Set problem: Up to and including the line with "corner_uv(uv), hollows), outer", reproduce the listing below exactly, beginning at its first line.

Source material:
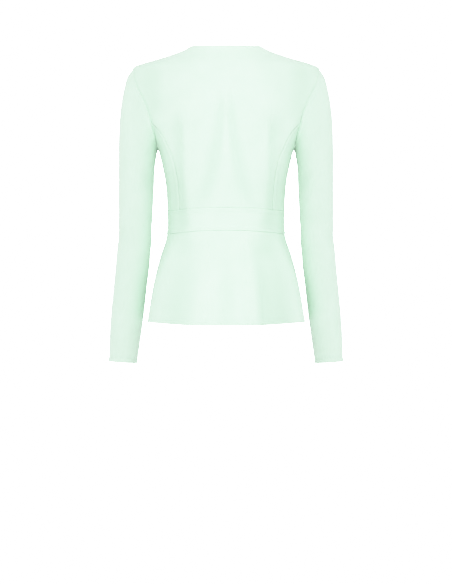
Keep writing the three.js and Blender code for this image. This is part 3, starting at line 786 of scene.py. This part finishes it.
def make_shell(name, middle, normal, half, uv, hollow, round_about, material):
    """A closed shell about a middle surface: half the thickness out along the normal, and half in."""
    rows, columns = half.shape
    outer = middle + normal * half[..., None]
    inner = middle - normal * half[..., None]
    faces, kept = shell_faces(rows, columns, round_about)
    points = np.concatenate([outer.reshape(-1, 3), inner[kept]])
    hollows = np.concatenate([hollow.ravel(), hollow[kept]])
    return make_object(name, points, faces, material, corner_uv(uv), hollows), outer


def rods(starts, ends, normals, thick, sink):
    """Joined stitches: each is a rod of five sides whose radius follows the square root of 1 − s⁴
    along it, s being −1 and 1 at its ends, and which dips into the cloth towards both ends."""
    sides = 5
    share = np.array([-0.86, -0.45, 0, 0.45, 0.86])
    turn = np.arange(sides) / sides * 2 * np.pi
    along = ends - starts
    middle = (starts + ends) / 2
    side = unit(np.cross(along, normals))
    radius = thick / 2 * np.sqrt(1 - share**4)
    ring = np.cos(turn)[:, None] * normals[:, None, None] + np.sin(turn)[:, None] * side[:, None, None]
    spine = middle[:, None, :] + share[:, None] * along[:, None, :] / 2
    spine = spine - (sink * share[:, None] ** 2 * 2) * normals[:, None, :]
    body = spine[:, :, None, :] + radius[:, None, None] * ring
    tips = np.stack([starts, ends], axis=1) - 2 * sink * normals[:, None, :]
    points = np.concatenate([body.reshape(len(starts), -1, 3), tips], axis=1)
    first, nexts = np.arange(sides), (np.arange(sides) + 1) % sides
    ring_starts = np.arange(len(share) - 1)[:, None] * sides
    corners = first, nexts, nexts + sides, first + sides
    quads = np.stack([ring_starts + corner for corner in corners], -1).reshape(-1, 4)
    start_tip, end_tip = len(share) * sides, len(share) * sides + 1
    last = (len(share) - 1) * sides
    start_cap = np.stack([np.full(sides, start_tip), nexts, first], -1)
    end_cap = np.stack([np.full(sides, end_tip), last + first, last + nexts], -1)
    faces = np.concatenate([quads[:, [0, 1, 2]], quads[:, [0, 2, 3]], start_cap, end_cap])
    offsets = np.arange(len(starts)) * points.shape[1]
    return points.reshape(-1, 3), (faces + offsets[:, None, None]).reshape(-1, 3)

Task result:
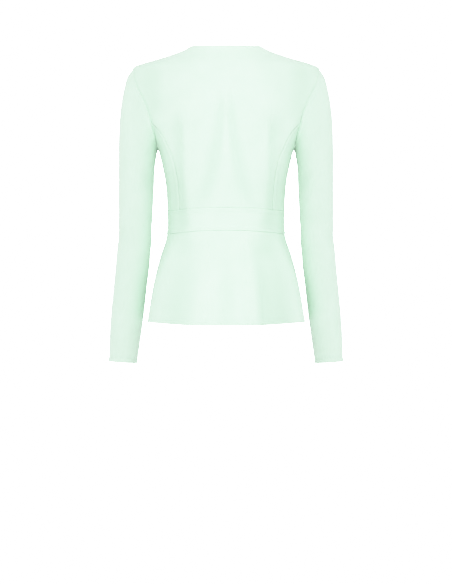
Keep writing the three.js and Blender code for this image. This is part 3, starting at line 786 of scene.py. This part finishes it.
def make_shell(name, middle, normal, half, uv, hollow, round_about, material):
    """A closed shell about a middle surface: half the thickness out along the normal, and half in."""
    rows, columns = half.shape
    outer = middle + normal * half[..., None]
    inner = middle - normal * half[..., None]
    faces, kept = shell_faces(rows, columns, round_about)
    points = np.concatenate([outer.reshape(-1, 3), inner[kept]])
    hollows = np.concatenate([hollow.ravel(), hollow[kept]])
    return make_object(name, points, faces, material, corner_uv(uv), hollows), outer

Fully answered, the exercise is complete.